## Task description
In the records below, begin at the line that has "The Blender code" and stop after the line that has "return colour, roughness, height"; quote those lines verbatim and nothing more.

## Input data
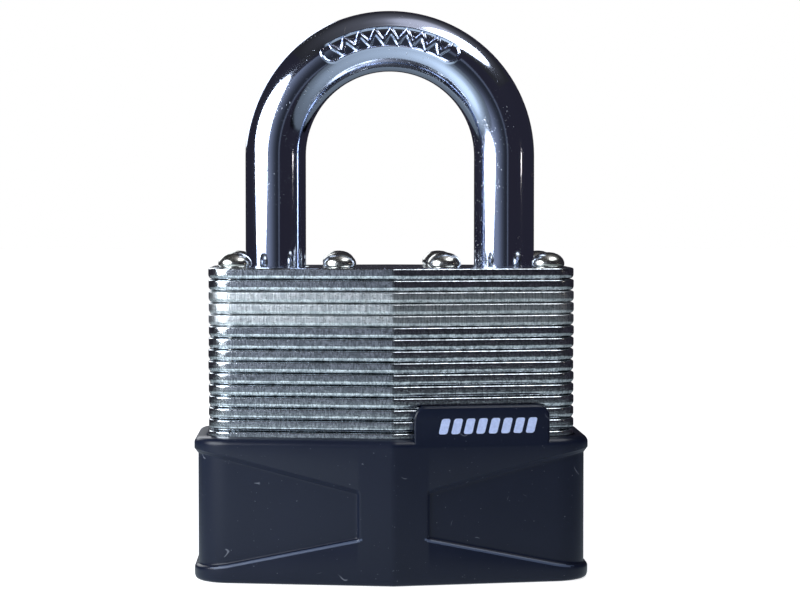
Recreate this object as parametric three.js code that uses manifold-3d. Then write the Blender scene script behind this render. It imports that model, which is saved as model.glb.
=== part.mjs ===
---
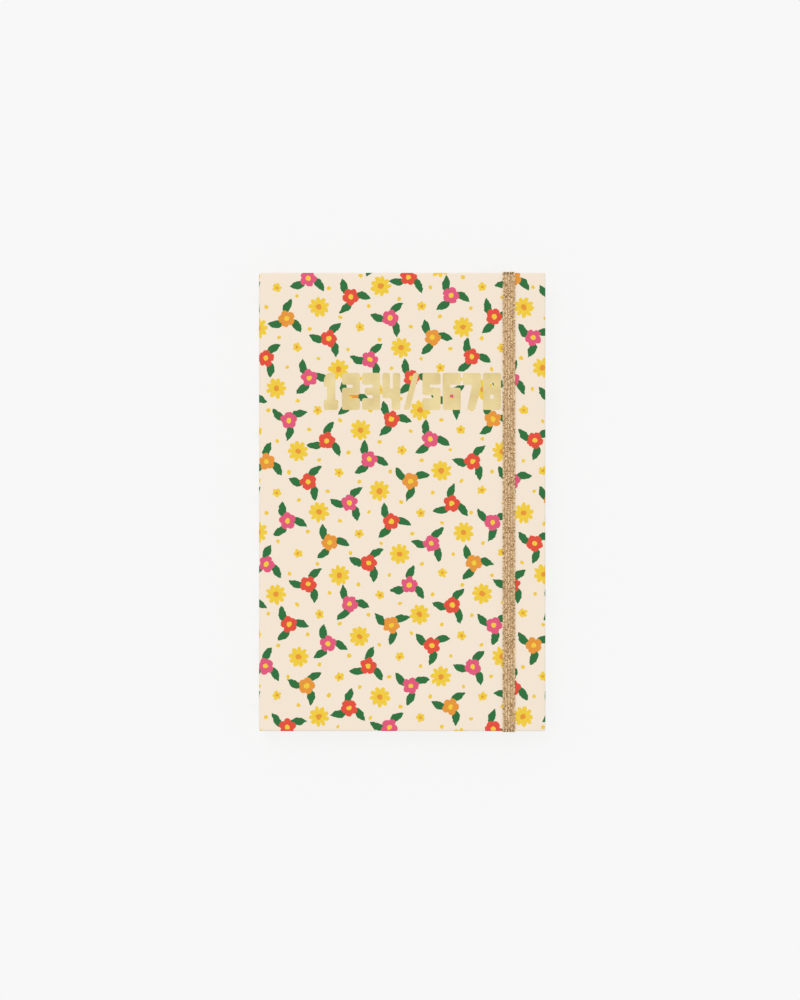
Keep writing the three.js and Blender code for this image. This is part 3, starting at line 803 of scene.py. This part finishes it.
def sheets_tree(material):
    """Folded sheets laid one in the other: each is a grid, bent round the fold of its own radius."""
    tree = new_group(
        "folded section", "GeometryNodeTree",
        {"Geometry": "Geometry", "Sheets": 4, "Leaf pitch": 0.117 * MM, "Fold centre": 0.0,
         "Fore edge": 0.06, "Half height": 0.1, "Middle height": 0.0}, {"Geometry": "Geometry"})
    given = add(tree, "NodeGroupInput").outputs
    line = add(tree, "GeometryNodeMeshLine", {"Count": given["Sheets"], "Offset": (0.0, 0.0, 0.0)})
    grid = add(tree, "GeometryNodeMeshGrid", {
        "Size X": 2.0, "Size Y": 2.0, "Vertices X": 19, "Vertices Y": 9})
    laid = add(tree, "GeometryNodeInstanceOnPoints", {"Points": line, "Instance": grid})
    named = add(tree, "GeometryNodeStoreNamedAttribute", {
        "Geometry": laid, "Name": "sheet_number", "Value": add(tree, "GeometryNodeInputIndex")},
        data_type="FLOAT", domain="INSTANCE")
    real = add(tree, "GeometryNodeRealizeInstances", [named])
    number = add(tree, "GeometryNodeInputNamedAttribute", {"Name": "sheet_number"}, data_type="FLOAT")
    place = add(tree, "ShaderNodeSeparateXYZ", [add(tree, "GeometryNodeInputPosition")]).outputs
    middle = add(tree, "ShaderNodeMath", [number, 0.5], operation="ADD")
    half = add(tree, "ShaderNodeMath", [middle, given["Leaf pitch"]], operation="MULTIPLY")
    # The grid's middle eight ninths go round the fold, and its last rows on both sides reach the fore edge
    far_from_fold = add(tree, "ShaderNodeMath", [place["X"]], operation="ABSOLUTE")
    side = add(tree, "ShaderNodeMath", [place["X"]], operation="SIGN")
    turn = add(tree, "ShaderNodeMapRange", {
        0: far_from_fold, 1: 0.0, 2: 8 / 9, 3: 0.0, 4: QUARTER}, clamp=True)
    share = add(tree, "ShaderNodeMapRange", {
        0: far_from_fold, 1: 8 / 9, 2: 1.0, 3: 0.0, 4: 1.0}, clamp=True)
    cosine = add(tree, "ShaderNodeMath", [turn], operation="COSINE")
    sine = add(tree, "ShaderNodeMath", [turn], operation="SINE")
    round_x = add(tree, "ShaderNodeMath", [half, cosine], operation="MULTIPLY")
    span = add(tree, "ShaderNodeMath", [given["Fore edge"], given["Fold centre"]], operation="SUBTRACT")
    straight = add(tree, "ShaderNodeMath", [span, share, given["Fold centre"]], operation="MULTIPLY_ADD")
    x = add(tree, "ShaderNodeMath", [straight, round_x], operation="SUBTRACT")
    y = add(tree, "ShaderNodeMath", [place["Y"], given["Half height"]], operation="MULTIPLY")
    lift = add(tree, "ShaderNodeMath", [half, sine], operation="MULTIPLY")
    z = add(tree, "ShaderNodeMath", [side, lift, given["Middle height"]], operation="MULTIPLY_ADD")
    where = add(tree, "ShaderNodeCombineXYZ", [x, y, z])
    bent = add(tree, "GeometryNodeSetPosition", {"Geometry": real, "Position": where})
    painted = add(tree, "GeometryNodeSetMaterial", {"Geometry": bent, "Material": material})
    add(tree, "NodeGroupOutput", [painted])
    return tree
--
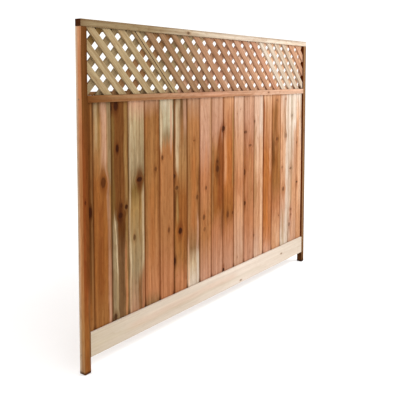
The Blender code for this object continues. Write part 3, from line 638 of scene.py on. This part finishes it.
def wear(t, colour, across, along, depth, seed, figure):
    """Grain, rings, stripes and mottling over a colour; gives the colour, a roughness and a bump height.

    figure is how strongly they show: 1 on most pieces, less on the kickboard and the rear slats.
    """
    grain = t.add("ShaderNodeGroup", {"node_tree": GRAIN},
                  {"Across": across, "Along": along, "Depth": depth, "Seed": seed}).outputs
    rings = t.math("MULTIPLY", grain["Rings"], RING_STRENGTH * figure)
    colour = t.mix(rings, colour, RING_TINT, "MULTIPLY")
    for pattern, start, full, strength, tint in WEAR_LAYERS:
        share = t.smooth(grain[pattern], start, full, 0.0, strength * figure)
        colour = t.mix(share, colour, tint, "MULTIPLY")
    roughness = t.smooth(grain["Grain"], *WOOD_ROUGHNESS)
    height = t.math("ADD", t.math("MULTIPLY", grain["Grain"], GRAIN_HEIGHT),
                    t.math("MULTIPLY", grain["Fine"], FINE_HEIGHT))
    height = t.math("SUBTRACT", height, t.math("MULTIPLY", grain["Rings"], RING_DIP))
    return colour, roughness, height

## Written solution
The Blender code for this object continues. Write part 3, from line 638 of scene.py on. This part finishes it.
def wear(t, colour, across, along, depth, seed, figure):
    """Grain, rings, stripes and mottling over a colour; gives the colour, a roughness and a bump height.

    figure is how strongly they show: 1 on most pieces, less on the kickboard and the rear slats.
    """
    grain = t.add("ShaderNodeGroup", {"node_tree": GRAIN},
                  {"Across": across, "Along": along, "Depth": depth, "Seed": seed}).outputs
    rings = t.math("MULTIPLY", grain["Rings"], RING_STRENGTH * figure)
    colour = t.mix(rings, colour, RING_TINT, "MULTIPLY")
    for pattern, start, full, strength, tint in WEAR_LAYERS:
        share = t.smooth(grain[pattern], start, full, 0.0, strength * figure)
        colour = t.mix(share, colour, tint, "MULTIPLY")
    roughness = t.smooth(grain["Grain"], *WOOD_ROUGHNESS)
    height = t.math("ADD", t.math("MULTIPLY", grain["Grain"], GRAIN_HEIGHT),
                    t.math("MULTIPLY", grain["Fine"], FINE_HEIGHT))
    height = t.math("SUBTRACT", height, t.math("MULTIPLY", grain["Rings"], RING_DIP))
    return colour, roughness, height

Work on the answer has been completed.